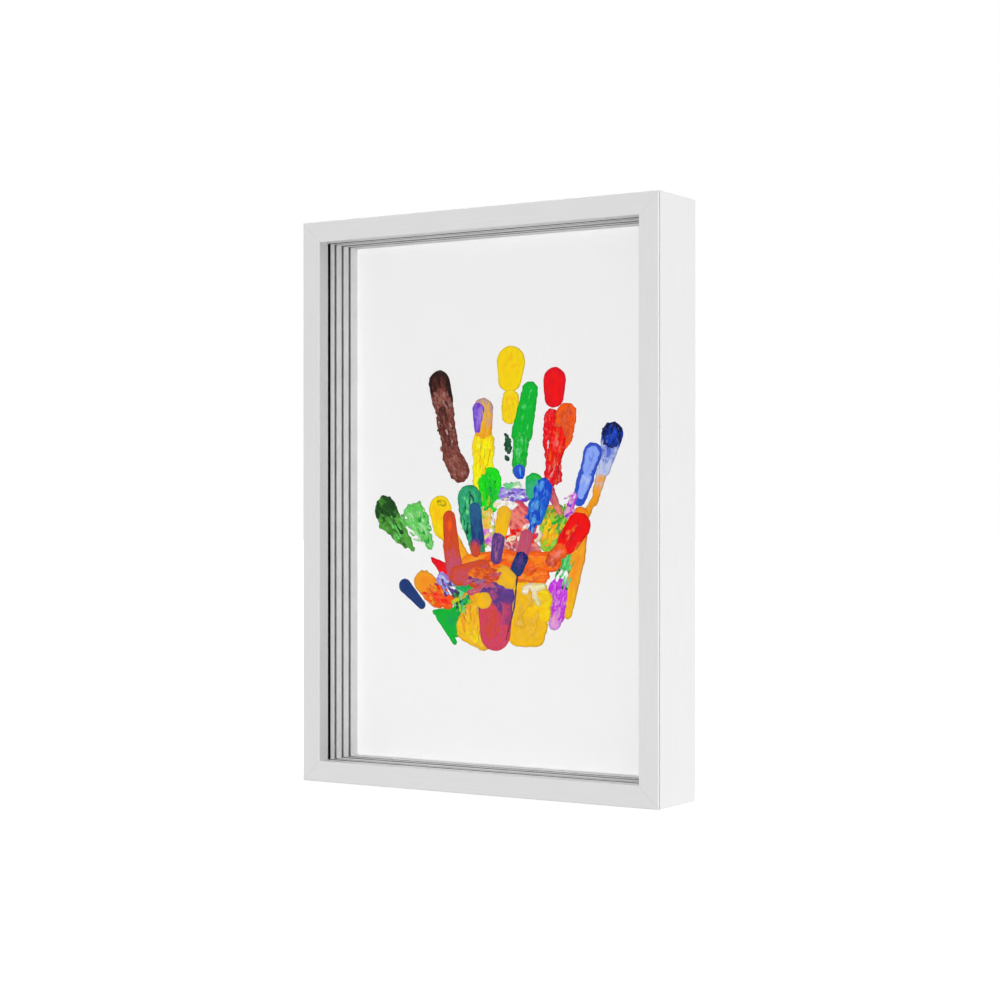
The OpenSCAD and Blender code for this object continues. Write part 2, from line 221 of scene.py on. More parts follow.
def white_card():
    """Matt white card with short fibres."""
    made = Finish("white_card")
    fibres = made.grain(made.place((1, 1, 0.4)), 1600, detail=5, rough=0.7, warp=1.5)
    clouds = made.grain(made.place(), 22, detail=2)
    colour = made.mix(made.fit(fibres, 0.35, 0.7), tone("#fbfbfb"), tone("#f6f6f6"))
    colour = made.mix(made.fit(clouds, 0.3, 0.7, 0, 0.4), colour, tone("#f7f7f6"))
    made.coat(colour, made.fit(fibres, 0.3, 0.7, 0.8, 0.92))
    made.constant(Specular_IOR_Level=0.1)
    made.bump(fibres, 0.15, 0.05 * MM)
    return made.material


def fibreboard():
    """Brown hardboard: pressed fibres both ways, darker specks and clouds."""
    made = Finish("fibreboard")
    fibres = made.grain(made.place((1, 1, 0.35)), 700, detail=6, rough=0.7, warp=2.0)
    crossed = made.grain(made.place((0.3, 1, 1)), 620, detail=5, rough=0.7, warp=2.0)
    specks = made.grain(made.place(), 1500, detail=2)
    clouds = made.grain(made.place(), 14, detail=3)
    colour = made.mix(made.fit(fibres, 0.3, 0.7), tone("#8f6a45"), tone("#a9835b"))
    colour = made.mix(made.fit(crossed, 0.5, 0.72, 0, 0.6), colour, tone("#bd9a72"))
    colour = made.mix(made.fit(specks, 0.62, 0.72, 0, 0.7), colour, tone("#5e4228"))
    colour = made.mix(made.fit(clouds, 0.3, 0.7, 0, 0.35), colour, tone("#7f5b3a"))
    made.coat(colour, made.fit(crossed, 0.3, 0.7, 0.5, 0.72))
    made.bump(made.maths("ADD", fibres, crossed), 0.35, 0.1 * MM)
    return made.material


def steel(name, light, dark, roughness, brush):
    """Plated sheet steel, brushed along one axis or not at all, with faint cloudy stains."""
    made = Finish(name)
    lines = made.grain(made.place(brush), 2600, detail=4, rough=0.6)
    clouds = made.grain(made.place(), 260, detail=3)
    colour = made.mix(made.fit(clouds, 0.35, 0.7), tone(light), tone(dark))
    made.coat(colour, made.fit(lines, 0.3, 0.7, roughness - 0.06, roughness + 0.08))
    made.constant(Metallic=1.0)
    made.bump(lines, 0.2, 0.03 * MM)
    return made.material


def glass(name, gloss, rim, cover, reach_x, reach_z):
    """Clear pane: light goes straight through, a little is mirrored, and the rim behind the lip is painted
    dark as painted shade for the gap there.

    The painted shade covers the share that cover gives, and the reaches move its inner edge into the
    opening.
    """
    made = Finish(name)
    place = made.place()
    split = made.add("SeparateXYZ")
    made.feed(split.inputs["Vector"], place)
    across = made.maths("SUBTRACT", made.maths("ABSOLUTE", split.outputs["X"]), OPEN_EDGE_X - reach_x)
    from_middle = made.maths("ABSOLUTE", made.maths("SUBTRACT", split.outputs["Z"], MIDDLE_Z))
    up = made.maths("SUBTRACT", from_middle, OPEN_EDGE_Z - reach_z)
    # Share of painted shade: outside the opening the rim shows a flat dark tone that stands in for the shade
    # behind the lip.
    outside = made.fit(made.maths("MAXIMUM", across, up), 0.0, 0.1 * MM, 0.0, cover, smooth=False)
    haze = made.grain(place, 60, detail=2)
    rim_shade_cloud = made.grain(place, 400, detail=3)
    mirror = made.add("BsdfGlossy", distribution="GGX")
    made.feed(mirror.inputs["Roughness"], made.fit(haze, 0.3, 0.7, 0.02, 0.06))
    fresnel = made.add("Fresnel")
    made.feed(fresnel.inputs["IOR"], GLASS_INDEX)
    mirrored = made.maths("MULTIPLY", fresnel.outputs["Fac"], gloss)
    pane = made.blend(mirrored, made.add("BsdfTransparent"), mirror)
    # Painted shade: a dark tone with faint clouds for the rim behind the lip.
    colour = made.mix(made.fit(rim_shade_cloud, 0.3, 0.7), tone(rim), tuple(0.8 * c for c in tone(rim)))
    made.feed(made.shader.inputs["Base Color"], colour)
    made.constant(Roughness=0.4, Specular_IOR_Level=0.1)
    made.show(made.blend(outside, pane, made.shader))
    return made.material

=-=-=

-- GOAL --
Copy out the full listing exactly.

-- ANSWER TO THE EXERCISE --
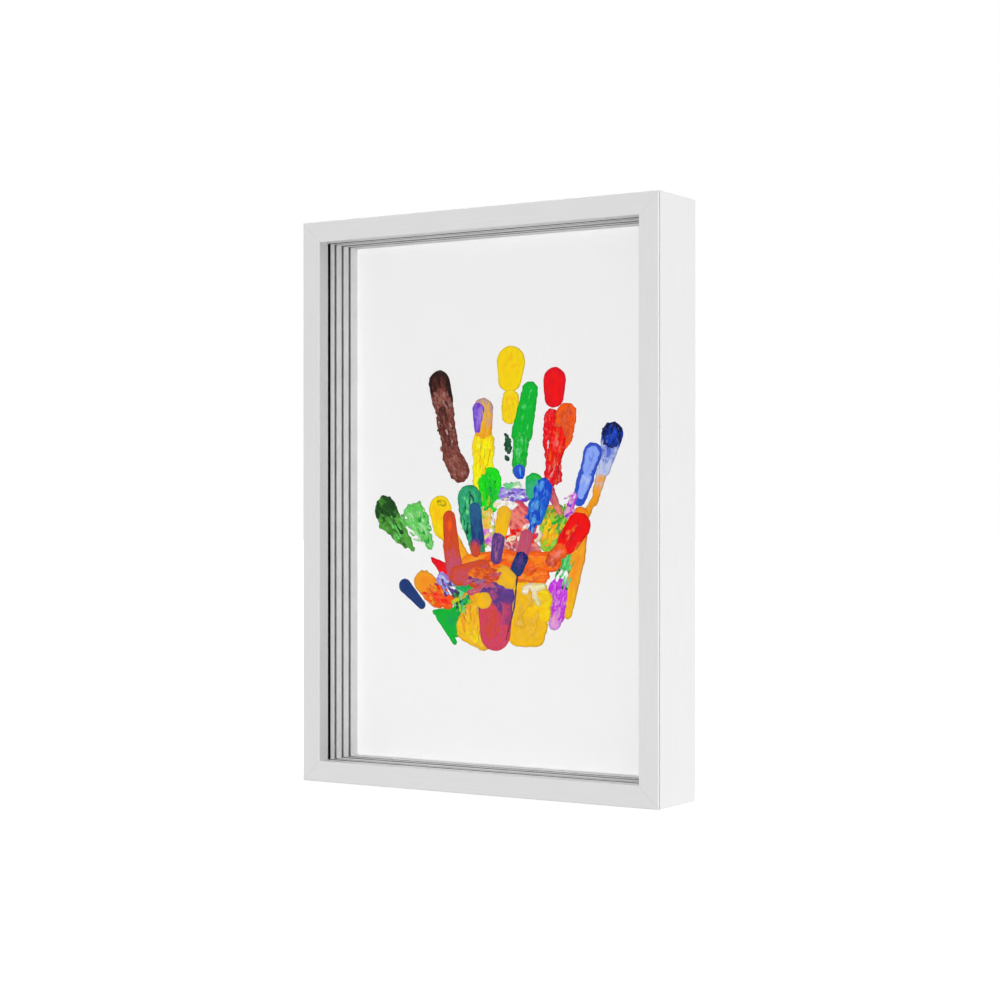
The OpenSCAD and Blender code for this object continues. Write part 2, from line 221 of scene.py on. More parts follow.
def white_card():
    """Matt white card with short fibres."""
    made = Finish("white_card")
    fibres = made.grain(made.place((1, 1, 0.4)), 1600, detail=5, rough=0.7, warp=1.5)
    clouds = made.grain(made.place(), 22, detail=2)
    colour = made.mix(made.fit(fibres, 0.35, 0.7), tone("#fbfbfb"), tone("#f6f6f6"))
    colour = made.mix(made.fit(clouds, 0.3, 0.7, 0, 0.4), colour, tone("#f7f7f6"))
    made.coat(colour, made.fit(fibres, 0.3, 0.7, 0.8, 0.92))
    made.constant(Specular_IOR_Level=0.1)
    made.bump(fibres, 0.15, 0.05 * MM)
    return made.material


def fibreboard():
    """Brown hardboard: pressed fibres both ways, darker specks and clouds."""
    made = Finish("fibreboard")
    fibres = made.grain(made.place((1, 1, 0.35)), 700, detail=6, rough=0.7, warp=2.0)
    crossed = made.grain(made.place((0.3, 1, 1)), 620, detail=5, rough=0.7, warp=2.0)
    specks = made.grain(made.place(), 1500, detail=2)
    clouds = made.grain(made.place(), 14, detail=3)
    colour = made.mix(made.fit(fibres, 0.3, 0.7), tone("#8f6a45"), tone("#a9835b"))
    colour = made.mix(made.fit(crossed, 0.5, 0.72, 0, 0.6), colour, tone("#bd9a72"))
    colour = made.mix(made.fit(specks, 0.62, 0.72, 0, 0.7), colour, tone("#5e4228"))
    colour = made.mix(made.fit(clouds, 0.3, 0.7, 0, 0.35), colour, tone("#7f5b3a"))
    made.coat(colour, made.fit(crossed, 0.3, 0.7, 0.5, 0.72))
    made.bump(made.maths("ADD", fibres, crossed), 0.35, 0.1 * MM)
    return made.material


def steel(name, light, dark, roughness, brush):
    """Plated sheet steel, brushed along one axis or not at all, with faint cloudy stains."""
    made = Finish(name)
    lines = made.grain(made.place(brush), 2600, detail=4, rough=0.6)
    clouds = made.grain(made.place(), 260, detail=3)
    colour = made.mix(made.fit(clouds, 0.35, 0.7), tone(light), tone(dark))
    made.coat(colour, made.fit(lines, 0.3, 0.7, roughness - 0.06, roughness + 0.08))
    made.constant(Metallic=1.0)
    made.bump(lines, 0.2, 0.03 * MM)
    return made.material


def glass(name, gloss, rim, cover, reach_x, reach_z):
    """Clear pane: light goes straight through, a little is mirrored, and the rim behind the lip is painted
    dark as painted shade for the gap there.

    The painted shade covers the share that cover gives, and the reaches move its inner edge into the
    opening.
    """
    made = Finish(name)
    place = made.place()
    split = made.add("SeparateXYZ")
    made.feed(split.inputs["Vector"], place)
    across = made.maths("SUBTRACT", made.maths("ABSOLUTE", split.outputs["X"]), OPEN_EDGE_X - reach_x)
    from_middle = made.maths("ABSOLUTE", made.maths("SUBTRACT", split.outputs["Z"], MIDDLE_Z))
    up = made.maths("SUBTRACT", from_middle, OPEN_EDGE_Z - reach_z)
    # Share of painted shade: outside the opening the rim shows a flat dark tone that stands in for the shade
    # behind the lip.
    outside = made.fit(made.maths("MAXIMUM", across, up), 0.0, 0.1 * MM, 0.0, cover, smooth=False)
    haze = made.grain(place, 60, detail=2)
    rim_shade_cloud = made.grain(place, 400, detail=3)
    mirror = made.add("BsdfGlossy", distribution="GGX")
    made.feed(mirror.inputs["Roughness"], made.fit(haze, 0.3, 0.7, 0.02, 0.06))
    fresnel = made.add("Fresnel")
    made.feed(fresnel.inputs["IOR"], GLASS_INDEX)
    mirrored = made.maths("MULTIPLY", fresnel.outputs["Fac"], gloss)
    pane = made.blend(mirrored, made.add("BsdfTransparent"), mirror)
    # Painted shade: a dark tone with faint clouds for the rim behind the lip.
    colour = made.mix(made.fit(rim_shade_cloud, 0.3, 0.7), tone(rim), tuple(0.8 * c for c in tone(rim)))
    made.feed(made.shader.inputs["Base Color"], colour)
    made.constant(Roughness=0.4, Specular_IOR_Level=0.1)
    made.show(made.blend(outside, pane, made.shader))
    return made.material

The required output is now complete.